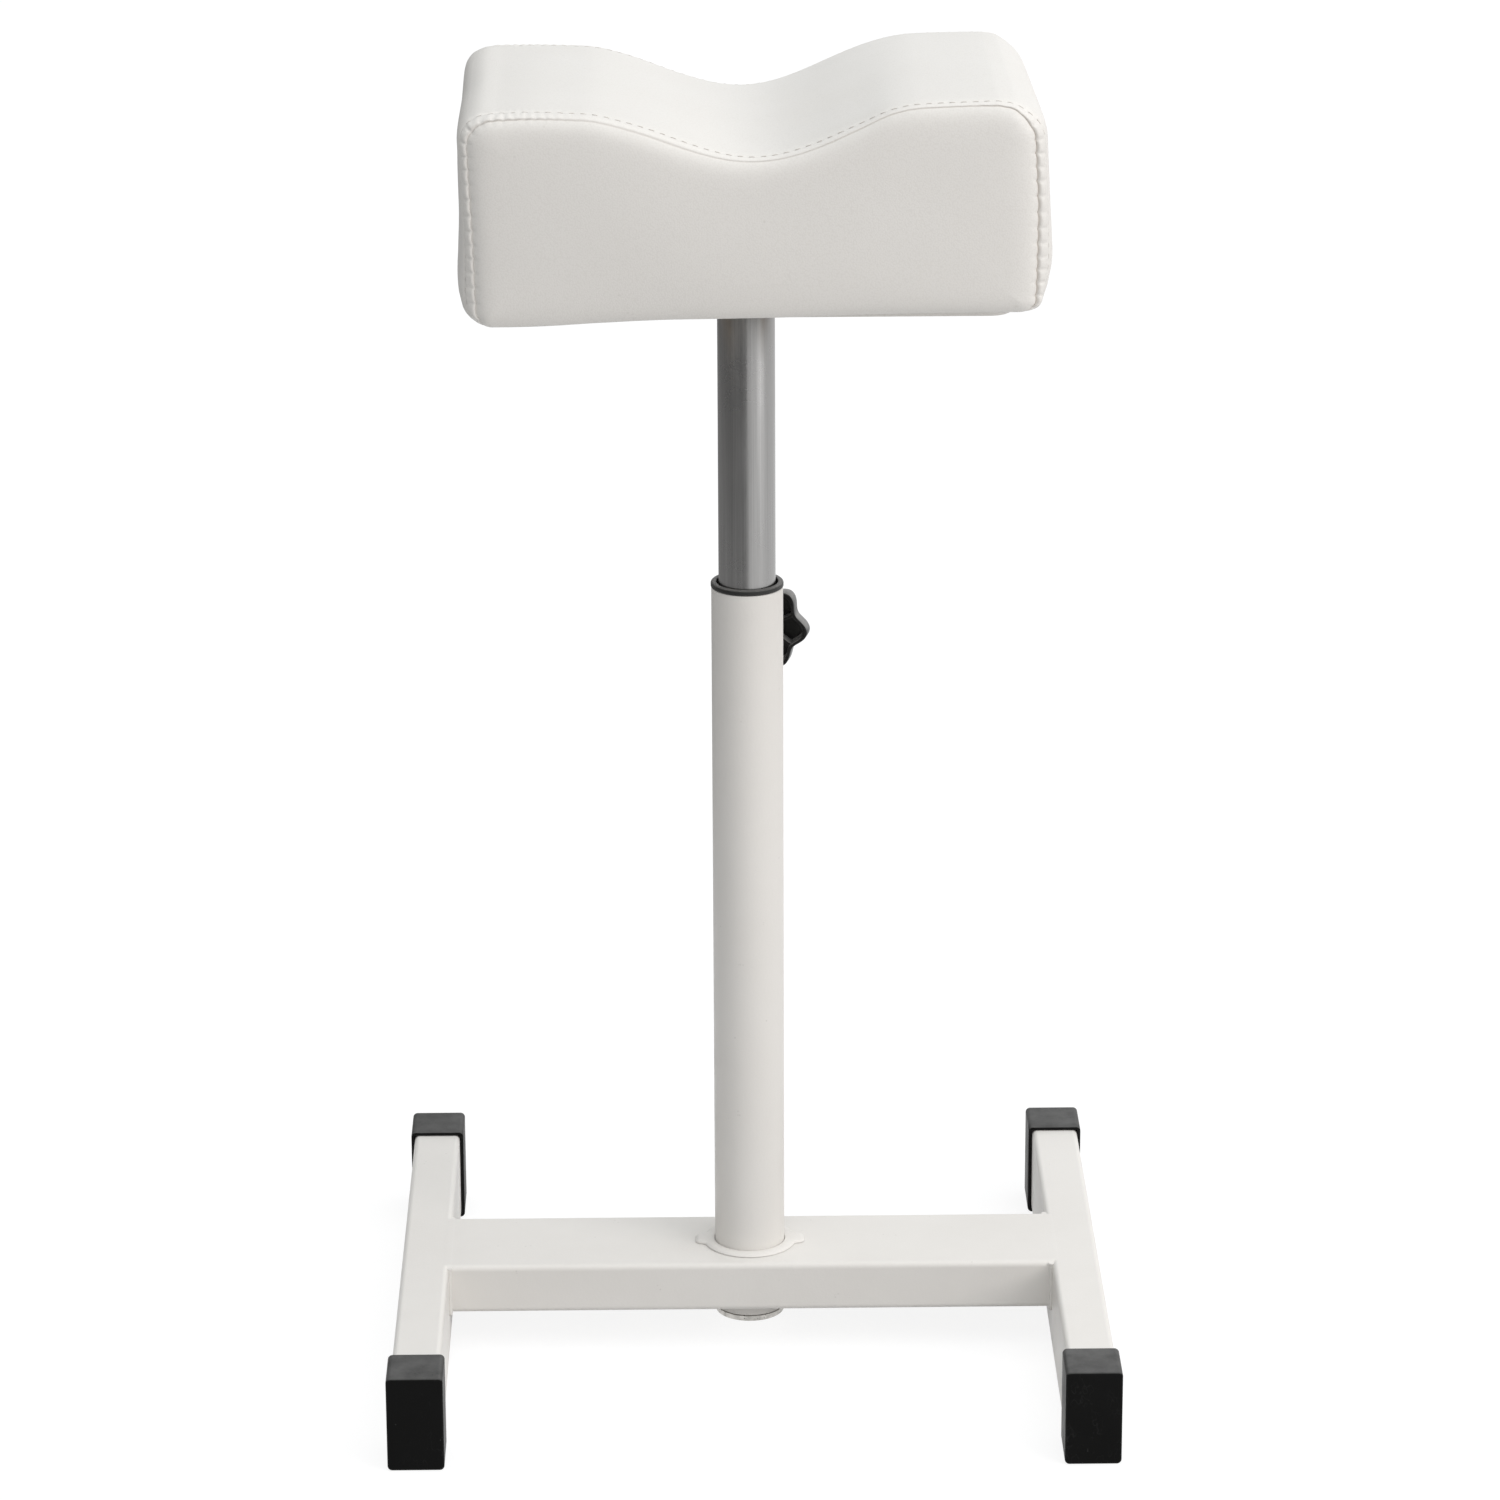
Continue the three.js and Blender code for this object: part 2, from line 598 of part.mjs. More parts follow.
// The foam fills the cover above the board
function cushionFoam() {
  const inset = COVER_THICKNESS + CLEARANCE;
  const seat = BOARD_TOP + CLEARANCE;
  const width = 2 * (PAD_SEAM_HALF_WIDTH + PAD_SIDE_CROWN);
  const depth = PAD_SEAM_DEPTH + 2 * PAD_PANEL_CROWN;
  const below = new THREE.BoxGeometry(width, depth, seat - PAD_UNDERSIDE)
    .translate(0, 0, (seat + PAD_UNDERSIDE) / 2);
  return geometryOf(solid(padForm(inset, PAD_UNDERSIDE + inset)).subtract(solid(below)));
}

function padBoard() {
  const board = slab(roundedRectangle(BOARD_WIDTH, BOARD_DEPTH, BOARD_CORNER), BOARD_THICKNESS)
    .translate(0, 0, BOARD_BOTTOM);
  const recessDepth = TEE_FLANGE_THICKNESS + 2 * CLEARANCE;
  const barrelHole = BOLT_DIAMETER / 2 + TEE_BARREL_WALL + 2 * CLEARANCE;
  const hole = bar(barrelHole, BOARD_BOTTOM - OVERRUN, BOARD_TOP + OVERRUN, SMALL_STEPS);
  const recess = bar(
    TEE_FLANGE_DIAMETER / 2 + CLEARANCE,
    BOARD_TOP - recessDepth,
    BOARD_TOP + OVERRUN,
    SMALL_STEPS,
  );
  let body = solid(board);
  for (const [x, y] of boltPlaces()) {
    body = body.subtract(solid(hole.clone().translate(x, y, 0)));
    body = body.subtract(solid(recess.clone().translate(x, y, 0)));
  }
  return geometryOf(body);
}

function boltPlaces() {
  const half = BOLT_SPACING / 2;
  return [[-half, -half], [half, -half], [half, half], [-half, half]];
}

function mountPlate() {
  const plate = slab(roundedRectangle(PLATE_SIZE, PLATE_SIZE, PLATE_CORNER), PLATE_THICKNESS)
    .translate(0, 0, PLATE_BOTTOM);
  const hole = bar(
    BOLT_DIAMETER / 2 + CLEARANCE,
    PLATE_BOTTOM - OVERRUN,
    PLATE_BOTTOM + PLATE_THICKNESS + OVERRUN,
    SMALL_STEPS,
  );
  let body = solid(plate);
  for (const [x, y] of boltPlaces()) {
    body = body.subtract(solid(hole.clone().translate(x, y, 0)));
  }
  return geometryOf(body);
}

// A hexagon bolt with its head below z = 0 and its shank above
function mountBolt(shank) {
  const head = bar(BOLT_HEAD_ACROSS / Math.sqrt(3), -BOLT_HEAD_HEIGHT, 0, HEX_SIDES);
  const rod = bar(BOLT_DIAMETER / 2, -BOLT_HEAD_HEIGHT / 2, shank, SMALL_STEPS);
  return geometryOf(solid(head).add(solid(rod)));
}

function teeNut() {
  const bore = BOLT_DIAMETER / 2 + CLEARANCE;
  const barrel = bore + TEE_BARREL_WALL;
  const flange = TEE_FLANGE_DIAMETER / 2;
  return turned([
    [bore, -TEE_BARREL_LENGTH],
    [barrel, -TEE_BARREL_LENGTH],
    [barrel, 0],
    [flange, 0],
    [flange, TEE_FLANGE_THICKNESS],
    [bore, TEE_FLANGE_THICKNESS],
  ], SMALL_STEPS);
}

function addPad(group) {
  group.add(named('mount_plate', mountPlate(), BLACK_COAT));
  const washerTop = PLATE_BOTTOM - CLEARANCE;
  const headTop = washerTop - WASHER_THICKNESS - CLEARANCE;
  const teeSeat = BOARD_TOP - TEE_FLANGE_THICKNESS - CLEARANCE;
  const shank = BOARD_TOP - CLEARANCE - headTop;
  boltPlaces().forEach(([x, y], i) => {
    const bolt = named(`mount_bolt_${i + 1}`, mountBolt(shank), BARE_STEEL);
    bolt.position.set(x, y, headTop);
    const washer = named(
      `mount_washer_${i + 1}`,
      roundTube(WASHER_DIAMETER / 2, BOLT_DIAMETER / 2 + CLEARANCE, -WASHER_THICKNESS, 0, SMALL_STEPS),
      BARE_STEEL,
    );
    washer.position.set(x, y, washerTop);
    const nut = named(`tee_nut_${i + 1}`, teeNut(), BARE_STEEL);
    nut.position.set(x, y, teeSeat);
    group.add(bolt, washer, nut);
  });
  group.add(named('pad_board', padBoard(), PLYWOOD));
  group.add(named('cushion_foam', cushionFoam(), FOAM));
  group.add(named('cushion_cover', cushionCover(), LEATHERETTE));
}

const footrest = new THREE.Group();
addBase(footrest);
addPost(footrest);
addClamp(footrest);
addInnerTube(footrest);
addPad(footrest);

export default footrest;
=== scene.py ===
# %% [markdown]
# # A pedicure footrest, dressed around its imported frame
#
# The object is a white padded saddle on a telescoping post, with a star knob at the back and an
# H-shaped base on four black push-on caps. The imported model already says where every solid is, so
# this script only makes what the eye needs on top of that: soft edges, weld beads, a threaded
# stud, a stuffed cushion with its seams and stitches, and a finish for each material.
# We start by loading that frame and keeping its solids and its record.

# %% Load the frame
import json
import math

import bmesh
import bpy
import numpy as np
from mathutils import Matrix, Vector


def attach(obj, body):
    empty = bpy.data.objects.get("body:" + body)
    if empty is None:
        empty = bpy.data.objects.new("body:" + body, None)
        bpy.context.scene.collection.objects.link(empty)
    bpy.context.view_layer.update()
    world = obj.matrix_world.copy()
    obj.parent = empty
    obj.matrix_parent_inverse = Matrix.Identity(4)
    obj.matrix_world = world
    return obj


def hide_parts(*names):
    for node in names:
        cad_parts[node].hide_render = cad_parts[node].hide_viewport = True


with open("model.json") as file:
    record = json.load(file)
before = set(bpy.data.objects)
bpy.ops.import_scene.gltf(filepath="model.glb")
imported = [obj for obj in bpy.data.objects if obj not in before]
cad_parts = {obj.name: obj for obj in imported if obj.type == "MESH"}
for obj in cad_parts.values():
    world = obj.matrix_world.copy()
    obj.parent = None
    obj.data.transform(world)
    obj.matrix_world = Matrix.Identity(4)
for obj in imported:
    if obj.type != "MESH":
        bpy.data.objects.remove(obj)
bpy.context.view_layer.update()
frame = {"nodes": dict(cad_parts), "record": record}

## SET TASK
Beginning with the line containing "const footrest = new THREE.Group();" and ending with the line containing "bpy.data.objects.remove(obj)", extract those lines exactly from the listing above, and only those.

## ANSWER
const footrest = new THREE.Group();
addBase(footrest);
addPost(footrest);
addClamp(footrest);
addInnerTube(footrest);
addPad(footrest);

export default footrest;
=== scene.py ===
# %% [markdown]
# # A pedicure footrest, dressed around its imported frame
#
# The object is a white padded saddle on a telescoping post, with a star knob at the back and an
# H-shaped base on four black push-on caps. The imported model already says where every solid is, so
# this script only makes what the eye needs on top of that: soft edges, weld beads, a threaded
# stud, a stuffed cushion with its seams and stitches, and a finish for each material.
# We start by loading that frame and keeping its solids and its record.

# %% Load the frame
import json
import math

import bmesh
import bpy
import numpy as np
from mathutils import Matrix, Vector


def attach(obj, body):
    empty = bpy.data.objects.get("body:" + body)
    if empty is None:
        empty = bpy.data.objects.new("body:" + body, None)
        bpy.context.scene.collection.objects.link(empty)
    bpy.context.view_layer.update()
    world = obj.matrix_world.copy()
    obj.parent = empty
    obj.matrix_parent_inverse = Matrix.Identity(4)
    obj.matrix_world = world
    return obj


def hide_parts(*names):
    for node in names:
        cad_parts[node].hide_render = cad_parts[node].hide_viewport = True


with open("model.json") as file:
    record = json.load(file)
before = set(bpy.data.objects)
bpy.ops.import_scene.gltf(filepath="model.glb")
imported = [obj for obj in bpy.data.objects if obj not in before]
cad_parts = {obj.name: obj for obj in imported if obj.type == "MESH"}
for obj in cad_parts.values():
    world = obj.matrix_world.copy()
    obj.parent = None
    obj.data.transform(world)
    obj.matrix_world = Matrix.Identity(4)
for obj in imported:
    if obj.type != "MESH":
        bpy.data.objects.remove(obj)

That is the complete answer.